There is water on 17 out of 18 holes at Orchid Island. How is the course playing?

Yes, something like that. Apparently there’s drop areas on nine or 10 holes. It’s tough because of the wind, and then you get those spurts of showers. It’s funny.

Being from Naples, do you feel like a local-ish player this week?

I’m close enough. I was over here about a month ago but the golf course was much drier so it’s playing a lot longer than it was. But you know, you just have to hit quality shots. It’s match play now, it’s fun now. All the stress is over!

Your run to the championship match at the 2017 U.S. Women’s Mid-Amateur was magical. Does that boost your confidence or make you look at match play differently now? Do you feel like you figured something out that week?

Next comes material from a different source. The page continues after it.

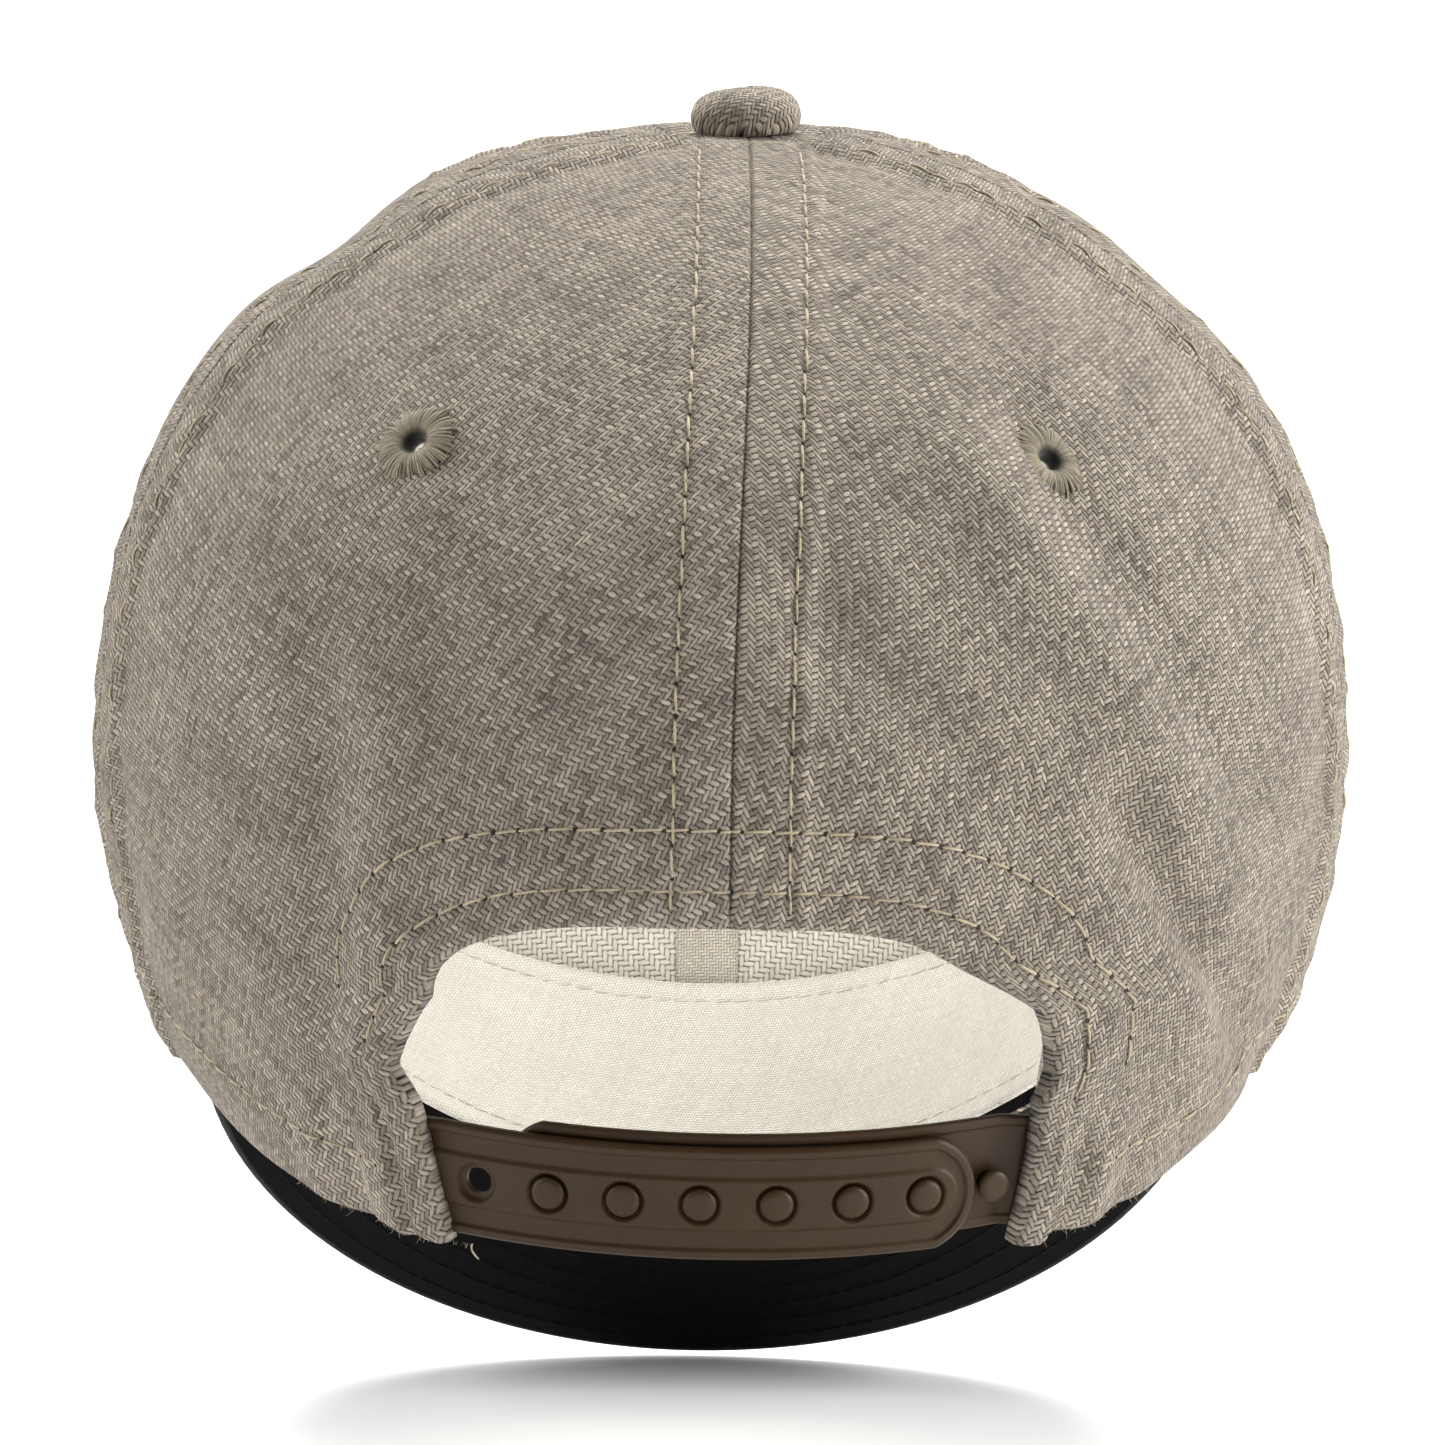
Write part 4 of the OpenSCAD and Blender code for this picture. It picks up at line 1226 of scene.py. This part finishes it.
def build_visor_stitching():
    """Rows of stitches that hold the covers to the board, on both faces"""
    pitch = 3.2 * MM
    for row in range(6):
        angle = np.linspace(math.radians(-20), math.radians(200), 4000)
        line = visor_edge(angle, (5.5 + 6.5 * row) * MM)
        depth = RIM_FRONT / math.cos(VISOR_ANGLE)
        outside = np.hypot(line[:, 0] / (RIM_HALF_W + 6 * MM), (line[:, 1] + depth) / (depth + 6 * MM)) > 1
        line = line[outside]
        run = distance_along(line)
        starts = np.arange(0, run[-1] - pitch, pitch)
        t = np.linspace(0, 1, 7)
        at = starts[:, None] + pitch * (0.07 + 0.86 * t[None])
        x, y = np.interp(at, run, line[:, 0]), np.interp(at, run, line[:, 1])
        lift = 0.16 * MM * (1 - np.abs(2 * t - 1) ** 3) - 0.06 * MM
        for word, slot, z in (("top", "visor_top", VISOR_T + lift), ("under", "visor_cloth", -lift)):
            thread = visor_point(x, y, z[None] + 0 * x)
            row_piece = tubes(f"visor_stitch_{word}_{row}", thread, 0.16 * MM, taper=0.3)
            finish_piece(row_piece, BLACK_THREAD)


# ---- inner layers ----

def strip(name, azimuth, u, depth, thickness, material, nodes):
    """A strip of cloth inside the crown, from grids of azimuths and levels"""
    top = layer_point(azimuth, u, depth)
    back = layer_point(azimuth, u, depth + thickness)
    obj = shell(name, top, back, np.stack([distance_along(top, 1), distance_along(top, 0)], -1))
    return finish_piece(obj, material, nodes=nodes)


def build_seam_tapes():
    tapes = (("front_centre", face_seam, 1, 2.7), ("front_left", front_seam, 1, 2.7),
             ("front_right", front_seam, -1, 2.7), ("rear_left", rear_seam, 1, 1.55),
             ("rear_right", rear_seam, -1, 1.55), ("rear_centre", back_seam, 1, 1.55))
    for word, azimuth_of, side, depth in tapes:
        levels = np.linspace(0.08, 1.15, 80) if word == "rear_centre" else np.linspace(0.09, 1.9, 110)
        centre = side * azimuth_of(levels)
        p = crown_point(centre, levels)
        half = np.degrees(np.arctan(6 * MM / np.hypot(p[:, 0], p[:, 1] - TOP_Y)))
        shares = np.linspace(-1, 1, 13)
        azimuth = centre[:, None] + half[:, None] * shares
        u = np.repeat(levels[:, None], len(shares), 1)
        puff = 0.35 * MM * (1 - shares ** 2)
        depths = depth * MM - puff[None] + 0 * azimuth
        strip("inner_seam_tape_" + word, azimuth, u, depths, 0.5 * MM, TAPE,
              ["seam_tape_" + word])


def build_buckram():
    for side, word in ((1, "left"), (-1, "right")):
        u, share = np.meshgrid(np.linspace(0.12, 1.92, 90), np.linspace(0, 1, 60), indexing="ij")
        azimuth = side * (front_seam(u) + 0.2 + share * (179.8 - front_seam(u)))
        strip("inner_buckram_" + word, azimuth, u, 1.55 * MM, 0.8 * MM, BUCKRAM,
              ["buckram_" + word])


def build_facing():
    """The tape that covers the turned-in edge of the rear opening"""
    rows = [arch_curve(offset, 160, low_phi=2) for offset in np.linspace(1.2 * MM, 13 * MM, 14)]
    azimuth, u = np.array(rows).transpose(1, 0, 2)
    strip("inner_arch_facing", azimuth, np.minimum(u, 2), 2.1 * MM + 0 * azimuth, 0.6 * MM, TAPE,
          ["rear_arch_facing"])


def build_sweatband():
    """The sweatband, from one side of the strap round the front to the other, with its two stitch rows"""
    columns, rows, height = 420, 24, 32 * MM
    azimuth_line = 329 - (329 - 31) * np.linspace(0, 1, columns)
    drop = MID_Z - rim_z(azimuth_line)
    rise = np.linspace(0, 1, rows)
    azimuth = np.repeat(azimuth_line[:, None], rows, 1)
    u = 1.99 - rise[None] * height / drop[:, None]
    belly = 0.5 * MM * np.sin(np.pi * rise)[None] * (1 + 0.25 * np.sin(azimuth_line / 3.1)[:, None])
    top_edge = -0.4 * MM * (1 - smooth(rise, 0.0, 0.06))[None]
    depths = 4.65 * MM + belly + top_edge + 0 * azimuth
    strip("inner_sweatband", azimuth, u, depths, 1.0 * MM, COTTON, ["sweatband"])
    for row_height, word in ((3 * MM, "low"), (29 * MM, "high")):
        line_u = 1.99 - row_height / drop
        line_a = np.where(azimuth_line > 180, azimuth_line - 360, azimuth_line)
        stitches(f"sweatband_stitch_{word}", line_a, line_u, 3.4 * MM, WHITE_THREAD,
                 depth=5.75 * MM)


# ---- loose fibres ----

def build_fibres():
    """Frayed ends along the cut corners of the cloth beside the strap, and one loose thread"""
    lines = []
    count = 170
    for side, low, high in ((1, 25.5, 44), (-1, 28.8, 46)):
        azimuth = side * rng.uniform(low, high, count)
        start = cloth_point(azimuth, np.full(count, 1.992), depth=rng.uniform(0.1, 0.9, count) * MM)
        out = base_normal(azimuth, np.full(count, 1.99))
        fall = np.stack([rng.normal(0, 0.55, count), rng.normal(0, 0.3, count), -np.ones(count)], -1)
        length = np.minimum(rng.gamma(2.0, 0.16, count), 1.0) * MM
        t = np.linspace(0, 1, 6)
        curl = rng.normal(0, 0.35, (count, 3))
        line = (start[:, None] + length[:, None, None] * (t[None, :, None] * fall[:, None]
                + t[None, :, None] ** 2 * (curl[:, None] + 0.25 * out[:, None])))
        lines.append(line)
    radii = rng.uniform(0.015, 0.03, 2 * count) * MM
    finish_piece(tubes("frayed_fibres", np.concatenate(lines), radii, sides=4, taper=0.5), STITCH)
    edge = cloth_point(np.array([25.3]), np.array([1.99]), depth=0.5 * MM)[0]
    t = np.linspace(0, 1, 12)[:, None]
    way = np.concatenate([-0.9 * t + 0.5 * np.sin(3 * t), 0.4 * t, -1.9 * t ** 1.3], 1)
    loose = edge + MM * way
    finish_piece(tubes("loose_thread", loose[None], 0.13 * MM, taper=0.3), STITCH)


# ---- carried-over parts ----

def dress_nodes():
    """Materials for the CAD parts that stay as they are"""
    materials = {"sweatband_foam": FOAM, "visor_board": BLACK_PLASTIC, "visor_top_cover": VISOR_TOP,
                 "visor_under_cover": VISOR_CLOTH}
    for node, material in materials.items():
        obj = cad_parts[node]
        obj.data.materials.clear()
        obj.data.materials.append(material)


# ---- stage, light and camera ----

def build_stage():
    """A pale floor that curves up behind the cap"""
    floor_z = CAD_BOX[0][2] - 0.8 * MM
    g = Graph("pale_paper")
    where = g.node("ShaderNodeTexCoord").outputs["Object"]
    paper = g.mix(g.noise(where, 3, 2.0), (0.86, 0.86, 0.86, 1), (0.89, 0.89, 0.89, 1))
    g.set(Base_Color=paper, Roughness=0.9)
    bend = [(-0.9 - 0.5 * math.sin(t), 0.5 - 0.5 * math.cos(t)) for t in np.linspace(0, math.pi / 2, 14)]
    profile = [(0.9, 0.0)] + bend + [(-1.4, 2.4)]
    points = [(x, y, floor_z + z) for y, z in profile for x in (-2.5, 2.5)]
    faces = [(2 * k, 2 * k + 1, 2 * k + 3, 2 * k + 2) for k in range(len(profile) - 1)]
    backdrop = new_object("pale_backdrop", points, faces)
    backdrop.data.materials.append(g.material)


def area_light(name, place, target, size, power, colour=(1, 1, 1)):
    light = bpy.data.lights.new(name, "AREA")
    light.shape = "RECTANGLE"
    light.size, light.size_y = size
    light.energy = power
    light.color = colour
    obj = add_object(name, light)
    obj.location = place
    obj.rotation_euler = (Vector(target) - Vector(place)).to_track_quat("-Z", "Y").to_euler()
    obj.visible_camera = False


def build_lights():
    middle = (0, 0, 0.06)
    area_light("top_light", (0.0, -0.15, 1.15), middle, (1.0, 0.8), 14.0)
    area_light("left_light", (1.15, 0.05, 0.45), middle, (0.7, 1.0), 10.4)
    area_light("right_light", (-1.12, 0.3, 0.3), middle, (0.7, 1.0), 21.0)
    area_light("camera_light", (-0.3, 1.2, 0.6), middle, (0.7, 0.7), 0.2)
    area_light("inside_light", (0.0, 0.0, 0.09), (0, -0.09, 0.02), (0.08, 0.06), 0.13)
    area_light("backdrop_light", (0.0, -0.5, 1.6), (0, -1.4, 0.3), (1.6, 0.4), 24.0)
    world = bpy.data.worlds.new("studio")
    world.use_nodes = True
    world.node_tree.nodes["Background"].inputs[0].default_value = (0.93, 0.96, 1.0, 1)
    world.node_tree.nodes["Background"].inputs[1].default_value = 0.155
    bpy.context.scene.world = world
    bpy.context.scene.view_settings.view_transform = "Standard"


def build_camera():
    """Level, behind the cap, turned and rolled by one degree"""
    yaw, roll = math.radians(1), math.radians(1)
    distance, height = 600 * MM, 67.9 * MM
    forward = Vector((-math.sin(yaw), -math.cos(yaw), 0))
    up = Vector((0, 0, 1))
    right = forward.cross(up)
    x = right * math.cos(roll) + up * math.sin(roll)
    y = up * math.cos(roll) - right * math.sin(roll)
    m = Matrix.Identity(4)
    for column, axis in enumerate((x, y, -forward)):
        m.col[column][:3] = axis
    m.col[3][:3] = Vector((distance * math.sin(yaw) - 0.3 * MM, distance * math.cos(yaw), height))
    camera = bpy.data.cameras.new("camera")
    camera.lens = 102.5
    camera.sensor_width = 36
    camera.clip_start = 0.01
    obj = add_object("camera", camera)
    obj.matrix_world = m
    bpy.context.scene.camera = obj


build_camera()
build_stage()
build_lights()
build_panels()
build_stitching()
build_eyelets()
build_button()
build_button_inside()
build_straps()
build_binding()
build_visor_root()
build_visor_stitching()
build_seam_tapes()
build_buckram()
build_facing()
build_sweatband()
build_fibres()
dress_nodes()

No, I think I just putted really well that week, and that’s my game. These greens are like Houston, they’re huge. I’m going to two-putt from 60 feet and some people aren’t. You’re going to maybe miss some shots but hit a lot of greens. I don’t know how many I hit today, but I hit like 15 yesterday and still shot 76, so that’s not that good but it’s, you know. My favorite club is my putter.